The release of The Divide comes at a time when Taibbi is helping launch a new digital magazine for Pierre Omidyar's First Look Media that will focus on Taibbi's bailiwick of financial and political corruption. Taibbi tells The Week that the new enterprise — no word on the official launch date yet — will see him serve as the editor-in-chief, but he'll be reporting and writing as well.
Its tone won't exactly resemble that of his usual searing takedowns, but will be a tad puckish. "It'll be sort of the same approach as The Daily Show," he says.
"A journalist, though, does have to keep in touch with his sense of outrage — I'd call it a critically important element to do this job correctly," he says. "It does happen to people, where you get corruption fatigue, and it happened to me in this instance a little (with The Divide). I read about a welfare mom who lost her kids because of a welfare fraud case — a small case. But we wouldn't consider that (former Countrywide CEO) Angelo Mozilo should lose his kids, even though he created the biggest fraud case in the history of the world. So, somebody out there is getting screwed."

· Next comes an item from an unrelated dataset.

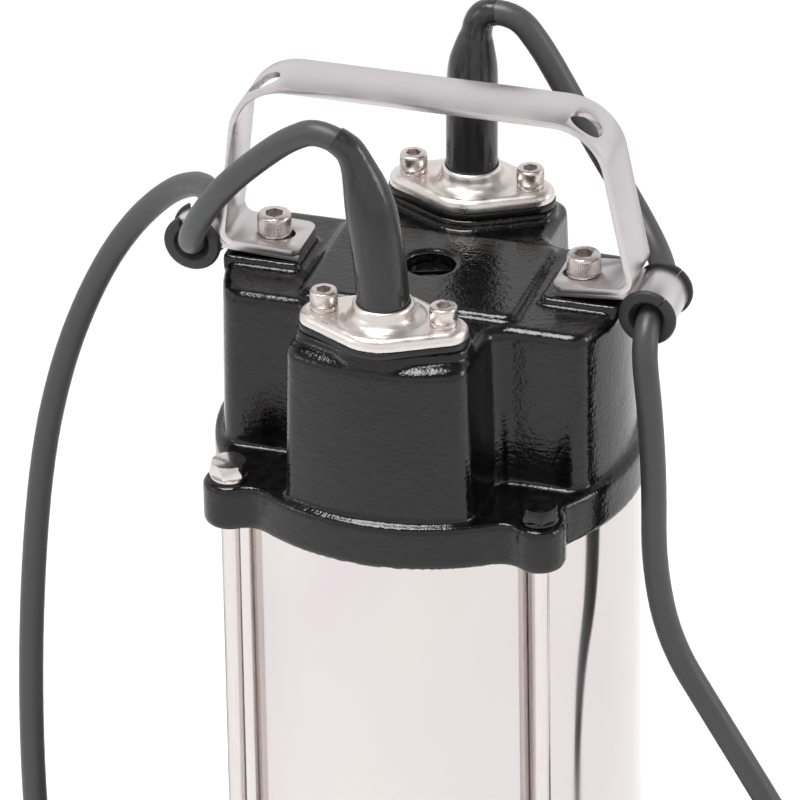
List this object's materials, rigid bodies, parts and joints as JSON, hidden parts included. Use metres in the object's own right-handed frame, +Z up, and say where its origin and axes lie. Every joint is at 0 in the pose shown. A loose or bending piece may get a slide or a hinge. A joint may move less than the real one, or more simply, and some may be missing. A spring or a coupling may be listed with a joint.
{
  "type": "submersible sump pump",
  "caption": "Submersible sump pump: polished steel motor shell under a lobed black cast cap, strap handle, two sleeved cables in clips, float switch, spiral casing and discharge elbow.",
  "frame": {"origin": "where the shaft line meets the floor, midway between the four feet", "axes": "+Z up along the shaft, towards the handle; X along the handle from its left foot to its right foot as in the picture; +Y away from the viewer, towards the discharge elbow"},
  "size_m": [0.4204, 0.3775, 0.5387],
  "materials": {
    "cap_enamel": "glossy black enamel on cast iron, slight orange peel",
    "shell_steel": "polished stainless tube",
    "strip_steel": "satin stainless",
    "screw_steel": "bright stainless",
    "black_rubber": "matt moulded rubber",
    "cable_rubber": "dark grey cable sheath",
    "pin_brass": "nickel-plated brass",
    "float_plastic": "moulded polypropylene",
    "bearing_steel": "ground bearing steel",
    "lamination_steel": "varnished laminations",
    "winding_copper": "varnished copper wire",
    "shaft_steel": "ground stainless",
    "cast_iron": "bare cast iron",
    "seal_ceramic": "ceramic and carbon seal rings",
    "grey_plastic": "moulded housing"
  },
  "bodies": {
    "pump": {"cable_clip_left": "strip_steel", "cable_clip_right": "strip_steel", "cable_seals": "black_rubber", "cable_sleeve_front": "black_rubber", "cable_sleeve_rear": "black_rubber", "capacitor": "grey_plastic", "casing_screws": "screw_steel", "centre_plug": "cap_enamel", "discharge_elbow": "cap_enamel", "elbow_gasket": "black_rubber", "elbow_screws": "screw_steel", "float_cord": "cable_rubber", "float_microswitch": "float_plastic", "float_shell_lower": "float_plastic", "float_shell_upper": "float_plastic", "gland_flange_front": "strip_steel", "gland_flange_rear": "strip_steel", "gland_gaskets": "black_rubber", "gland_screws": "screw_steel", "gland_washers": "screw_steel", "grommet_left": "black_rubber", "grommet_right": "black_rubber", "handle": "strip_steel", "handle_screws": "screw_steel", "handle_washers": "screw_steel", "lower_bearing_outer": "bearing_steel", "mains_coil": "cable_rubber", "mains_cord": "cable_rubber", "motor_shell": "shell_steel", "oil_chamber": "cap_enamel", "oil_plug": "cap_enamel", "plug_body": "black_rubber", "plug_contacts": "pin_brass", "plug_cord": "cable_rubber", "plug_pins": "pin_brass", "pump_feet": "cap_enamel", "seal_plate": "cap_enamel", "seal_seats": "seal_ceramic", "stator_core": "lamination_steel", "stator_windings": "winding_copper", "suction_plate": "cap_enamel", "suction_screws": "screw_steel", "terminal_block": "grey_plastic", "tie_rod_nuts": "screw_steel", "tie_rod_washers": "screw_steel", "tie_rods": "screw_steel", "top_cap": "cap_enamel", "upper_bearing_bracket": "cast_iron", "upper_bearing_outer": "bearing_steel", "volute_casing": "cap_enamel"},
    "rotor": {"shaft": "shaft_steel", "rotor_core": "lamination_steel", "upper_bearing_inner": "bearing_steel", "lower_bearing_inner": "bearing_steel", "seal_rotating_rings": "seal_ceramic", "impeller": "cast_iron", "impeller_key": "screw_steel", "impeller_nut": "screw_steel"},
    "switch_ball": {"float_ball": "bearing_steel"}
  },
  "joints": [
    {"name": "rotor_spin", "type": "hinge", "parent": "pump", "child": "rotor", "pos_m": [0, 0, 0.25], "axis": [0, 0, 1], "continuous": true},
    {"name": "ball_roll", "type": "slide", "parent": "pump", "child": "switch_ball", "axis": [0, 1, 0], "range_m": [0, 0.034]}
  ]
}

As completely as he has immersed himself in covering and understanding Wall Street and its various financial scandals, it might seem surprising to hear that Taibbi says it actually all began by accident.
"Up to that point, I was basically a political humorist, making trenchant remarks and that sort of thing," Taibbi says. "During the 2008 election season, that happened to be the time when the economy melted. I remember trying to understand what was happening, and none of the coverage made any sense. Underneath the dumb and superficial surface of this left-right, adolescent schoolyard fight we have, it struck me that when the crash happened — 'This is it. This is the complicated stuff that I was sure had been there the whole time.'"
He has some advice for young, aspiring journalists: at the top of the list, go overseas.
"It's great life experience, you'll have fun and you get a different perspective on the world and learn how the world works," he said. "You need to be able to instantly diagnose and understand situations, and it's impossible to do that if you only have your own way of looking at things."